October 5, 2016 | Erica Tennenhouse

nobel prize winners
From left to right: Jean-Pierre Sauvage, Sir J. Fraser Stoddart, Bernard L. Feringa
Photo credit: Illustration: Niklas Elmehed. Copyright: Nobel Media AB 2016

For developing the world’s tiniest machines.

This year’s Nobel Prize in Chemistry has been awarded to three scientists for their work in designing and synthesizing molecular machines. Their creations are on the nano-scale, “a thousand times thinner than a hair strand,” and are capable of performing tasks with the addition of energy, according to a press release.

The Laureates are Jean-Pierre Sauvage of the University of Strasbourg, France; Bernard L. Feringa of the University of Groningen, the Netherlands; and Sir J. Fraser Stoddart of Northwestern University.

SEE ALSO: Nobel Prize in Physics Awarded to 3 Scientists

In 1983, Sauvage linked two ring-shaped molecules together, forming a chain. Rather than being connected by the sharing of electrons between molecules, which is how these types of chains naturally form, Sauvage created his chain using a freer mechanical bond with the help of metal ions, allowing his machine’s parts to move relative to one another.

Stoddart then succeeded in developing a molecular ring that could actually move along a molecular axle in 1991, which set the stage for his group’s construction of a molecular lift that could raise itself above a surface, an artificial muscle, and a molecular-based computer chip with a 20 kB memory.

The first molecular motor came along in 1999, when Feringa created a molecular rotor blade that could spin continually in one direction. Feringa’s group has since optimized the motor, which can now rotate at 12 million revs per second, and built a four-wheel drive nano-car. Using molecular motors, the group was also able to spin a long glass cylinder 1,000 times bigger than the motors themselves.

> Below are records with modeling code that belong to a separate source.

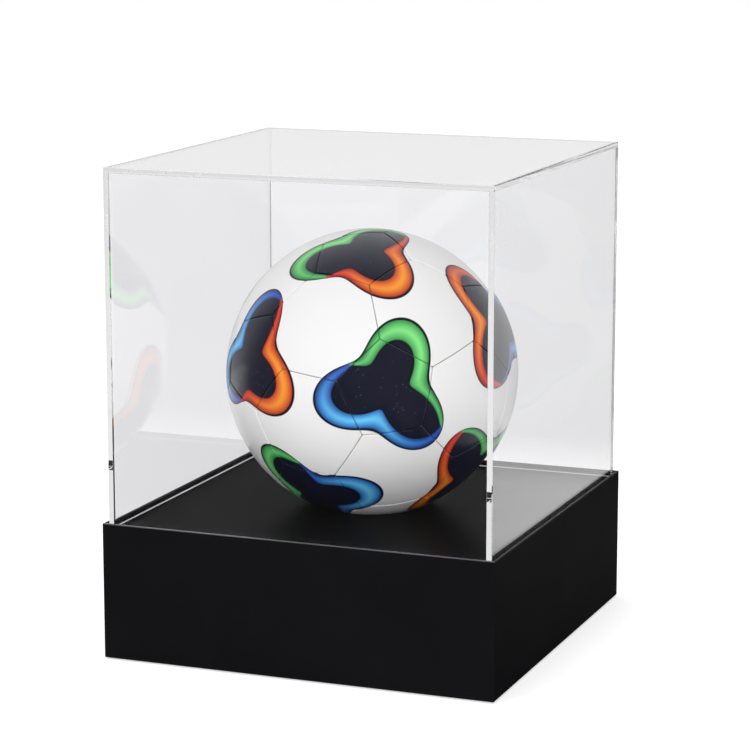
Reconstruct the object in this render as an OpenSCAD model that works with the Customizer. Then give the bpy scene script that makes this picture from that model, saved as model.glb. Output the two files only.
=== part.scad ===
// Football display case: a black acrylic plinth with a recessed deck, a clear
// five-sided cover that drops inside the plinth's lip, and the football that sits
// in a round seat cut through the deck.
// Millimetres, +Z up, the front faces -Y. The origin is the centre of the
// footprint, on the surface that the feet stand on.

/* [Football] */
// Diameter of the football, size 5
ball_d = 220; // [210:1:226]
// Thickness of the cover panels of the football, with their foam backing
panel_t = 2.0; // [1.6:0.1:3]
// Thickness of the fabric carcass under the panels
carcass_t = 1.5; // [1:0.1:2.5]
// Thickness of the rubber bladder
bladder_t = 0.6; // [0.5:0.1:1.5]
// Width of the seam between two cover panels
seam_w = 0.8; // [0.4:0.1:1.5]
// Thickness of the glue line between one layer of the football and the next
glue_t = 0.1; // [0.05:0.05:0.3]
// Diameter of the valve's face in the cover panel
valve_d = 6; // [5:0.5:8]
// Length of the valve's stem inside the bladder
valve_stem = 14; // [8:1:20]
// Diameter of the valve's flange inside the bladder
flange_d = 24; // [16:1:30]
// Thickness of the valve's flange
flange_t = 1.2; // [0.8:0.1:2]
// Gap round the valve in the layers that it passes through
valve_gap = 0.2; // [0.1:0.05:0.4]
// Diameter of the hole that the inflating needle goes through
needle_d = 1.2; // [1:0.1:1.6]
// Tilt of the football, degrees about X
ball_tilt = 24; // [-90:1:90]
// Turn of the football, degrees about Z
ball_turn = 12; // [-180:1:180]

/* [Clear cover] */
// Outside width of the cover
cover_w = 300; // [290:1:340]
// Outside depth of the cover
cover_d = 300; // [290:1:340]
// Height of the cover from the deck to its top
cover_h = 269; // [260:1:320]
// Thickness of the clear sheet
cover_t = 4; // [3:0.5:6]
// Broken edge on the outside corners of the cover
cover_arris = 0.5; // [0.2:0.1:1]
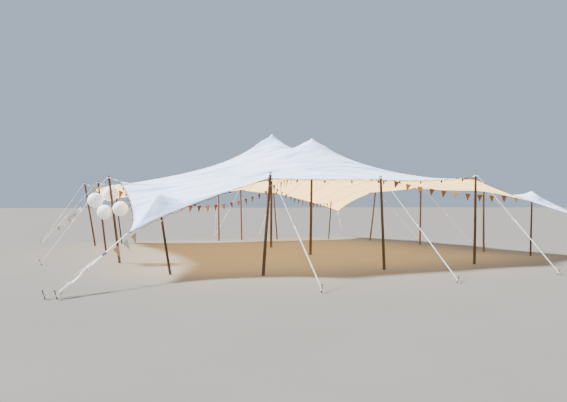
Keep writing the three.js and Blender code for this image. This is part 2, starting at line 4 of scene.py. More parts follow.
import bpy
import numpy as np
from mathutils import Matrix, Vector


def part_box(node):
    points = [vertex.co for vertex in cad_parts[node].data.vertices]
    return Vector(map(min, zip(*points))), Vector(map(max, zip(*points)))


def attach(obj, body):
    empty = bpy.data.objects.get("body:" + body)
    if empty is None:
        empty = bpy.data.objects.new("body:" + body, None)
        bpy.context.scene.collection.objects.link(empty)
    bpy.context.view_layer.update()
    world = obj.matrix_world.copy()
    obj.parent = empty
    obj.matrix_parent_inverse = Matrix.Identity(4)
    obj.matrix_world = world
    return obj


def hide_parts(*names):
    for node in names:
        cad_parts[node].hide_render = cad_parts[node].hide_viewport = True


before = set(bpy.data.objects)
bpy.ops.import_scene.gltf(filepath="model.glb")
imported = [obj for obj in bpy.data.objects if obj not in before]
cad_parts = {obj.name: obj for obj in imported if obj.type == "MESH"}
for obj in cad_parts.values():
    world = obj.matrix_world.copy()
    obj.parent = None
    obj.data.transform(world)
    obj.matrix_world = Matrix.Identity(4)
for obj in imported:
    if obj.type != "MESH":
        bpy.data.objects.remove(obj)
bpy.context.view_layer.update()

# Sizes in metres. Plan points are (x, y) from the foot of the left front pole, with x along
# the open front and y to the rear, and the tent is then moved so that it stands mid-frame
KING_RADIUS = (0.062, 0.048)
POLE_RADIUS = (0.052, 0.042)
PROP_RADIUS = (0.042, 0.034)
ROPE_RADIUS = 0.010
ROPE_LAY = 0.076
STRAP_WIDTH = 0.050
STRAP_THICK = 0.004
STRAP_STANDOFF = 0.014
RATCHET_LENGTH = 0.190
RATCHET_SHARE = 0.352
STAKE_RADIUS = 0.017
STAKE_HEIGHT = 0.240
STAKE_LEAN = 0.095
STAKE_RING = 0.090
SHARED_RING_DROP = 0.0364
POLE_RING_DROP = 0.070
LANTERN_RADIUS = 0.280
LANTERN_MOUTH = 0.16
LANTERN_RIBS = 22
PAPER_SHARE = 0.985
FESTOON_RADIUS = 0.006
FESTOON_SAG = 0.055
PENNANT = (0.250, 0.310)
PENNANT_PITCH = 0.520
LINE_RADIUS = 0.004
GATHERED_CLOTH = (0.085, 0.045)
CLOTH_LAY = 0.62
CLOTH_HALF = 0.002
CLOTH_DROP = 0.007
CLOTH_SIZE = (18.0, 18.3)
PANEL_WIDTH = 1.5
FLOOR = 400.0

# Camera: plan point and height, level way, and pitch
CAMERA_PLACE = (-6.221, -16.123, 2.2)
CAMERA_WAY = (0.394, 0.919)
CAMERA_PITCH = math.radians(0.416)

# A whole turn, the span of a chance angle, and two fixed ways
TURN = 2 * math.pi
ANY_TURN = 6.28
UP = Vector((0, 0, 1))
ACROSS = Vector((1, 0, 0))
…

These three scientists have shown it is “possible to design and create molecular-level machines that can, in some way, mimic their macroscopic counterparts,” comments chief editor at Nature Chemistry Stuart Cantrill, who got his PhD under Stoddart. He notes that the workings of these tiny devices are not the same as larger machines, as “the forces at the nanoscale are different to those that prevail in the macroscopic world.”

Although molecular machines currently fall into the realm of basic research, their real-world applications will likely involve the development of new materials, sensors, energy storage systems, and computer technologies.